Vitiligo is a pigment disorder of the skin, which is seen on patients as de-pigmented areas of the skin that may gradually enlarge. Vitiligo is a common condition, affecting about 1% of all racial groups worldwide, and predisposes affected persons to skin damage by sunburn. Vitiligo is also associated with an increased risk for other autoimmune diseases, such as thyroid conditions. The current treatments for vitiligo are difficult, expensive, and often disappointing. The cause of vitiligo is unknown, but is thought to involve both genetic and environmental factors. Vitiligo sometimes runs in families, and one study found that 20% of the relatives of vitiligo patients also have vitiligo, with the highest risks for children and siblings of patients. This suggests that some people are born with genes that make them more susceptible to developing vitiligo. These genes may be important for the normal function of the pigment-producing cells in the skin (melanocytes) and/or in cells of the immune system (lymphocytes). Environmental factors, such as traumatic skin injury, sunburn, or stress, appear to influence whether or not an individual with those “susceptibility genes” will develop vitiligo during their lifetime.

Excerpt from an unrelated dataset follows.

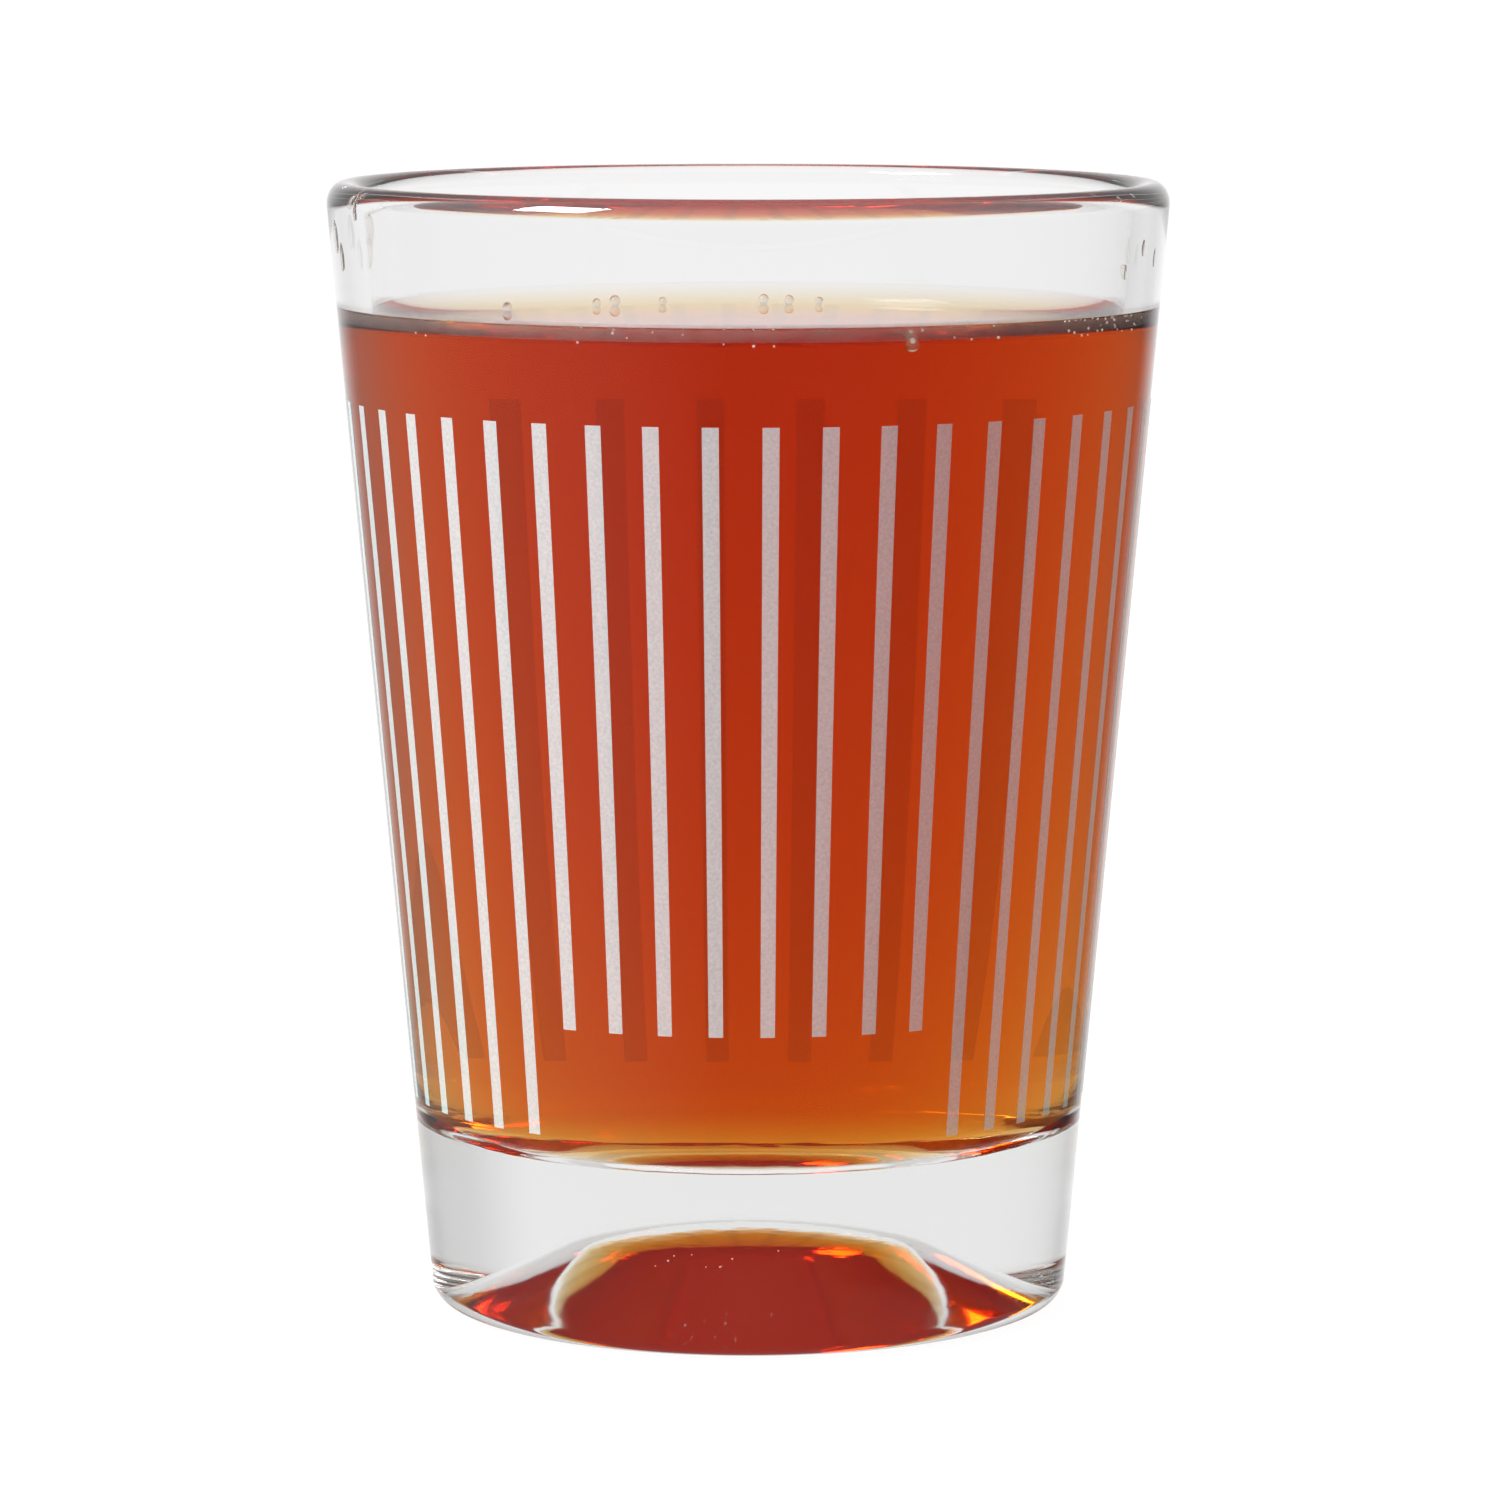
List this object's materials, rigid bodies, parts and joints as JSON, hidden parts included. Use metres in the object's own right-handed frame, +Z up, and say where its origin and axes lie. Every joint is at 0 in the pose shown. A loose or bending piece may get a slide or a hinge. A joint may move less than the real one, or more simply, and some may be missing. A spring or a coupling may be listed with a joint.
{
  "type": "tea glass with tea",
  "caption": "Straight-sided conical glass with a heavy base, thin upright printed stripes and a rounded rim, filled nearly to the top with clear black tea.",
  "frame": {"origin": "centre of the ring that the glass stands on, in the plane of the table", "axes": "+Z up the glass's axis; the bare field below the short stripes faces -Y"},
  "size_m": [0.061, 0.061, 0.082],
  "materials": {
    "glass": "polished clear glass with fired-on matt silver stripes",
    "tea": "clear reddish amber liquid"
  },
  "bodies": {
    "root": {"glass": "glass", "tea": "tea"}
  },
  "joints": []
}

By identifying disease susceptibility genes, we can learn more about the cause of vitiligo. Depending on which genes are involved, what their normal functions are, and what genetic changes are found in vitiligo patients, it might be possible to design new treatments based on understanding those genes. Knowing which genes are important may also allow genetic testing for individuals that might be predisposed to having vitiligo, so that environmental risk factors can be more carefully avoided. Theoretically, it is possible that future advances in gene therapy might also help susceptible or affected persons.
At the University of Florida, under the direction of Drs. Margaret “Peggy” Wallace and Wayne T. McCormack, we are using “case/control association” to try to identify vitiligo susceptibility genes. Case/control studies compare the variations of potential vitiligo susceptibility genes that are present in patients compared to an unaffected control group. A gene variant or change will be considered to be associated with vitiligo susceptibility when it is found more often in vitiligo patients than in controls. Large numbers of association tests must be performed for the most reliable statistical results, and repeating the studies in different populations or ethnic groups is extremely useful to confirm real associations. We are also using “family-based association,” which requires DNA samples from family members of the vitiligo patient. Families with one or more affected children can be analyzed, and statistical tests can help determine whether a particular genetic change in a vitiligo susceptibility gene is passed from parents to affected children more frequently than expected due to random chance. The advantages of family-based association studies include the use of families with any number of affected children, and the combining of information from multiple ethnic groups and/or geographical populations.
The goal of these studies is to test the hypothesis that susceptibility to vitiligo is a complex genetic trait involving a number of genes. Some of the genes we are investigating are known to be expressed in melanocytes, which may predispose them to self-destruction and/or target them for autoimmune destruction. Other genes we are investigating are known to be involved in the immune system, which may contribute to the autoimmune response in vitiligo patients. The long-term goals of this research include determining whether “at risk” individuals can be identified in families with a history of vitiligo, which might influence the choice of strategies for treatment or prevention of vitiligo, and whether novel therapies that might prevent or ameliorate vitiligo can be devised based on an understanding of vitiligo pathogenesis and genetic susceptibility. In addition, these studies may contribute to an overall understanding of genetic susceptibility to autoimmune disease, given the possible association of vitiligo with other autoimmune endocrinopathies.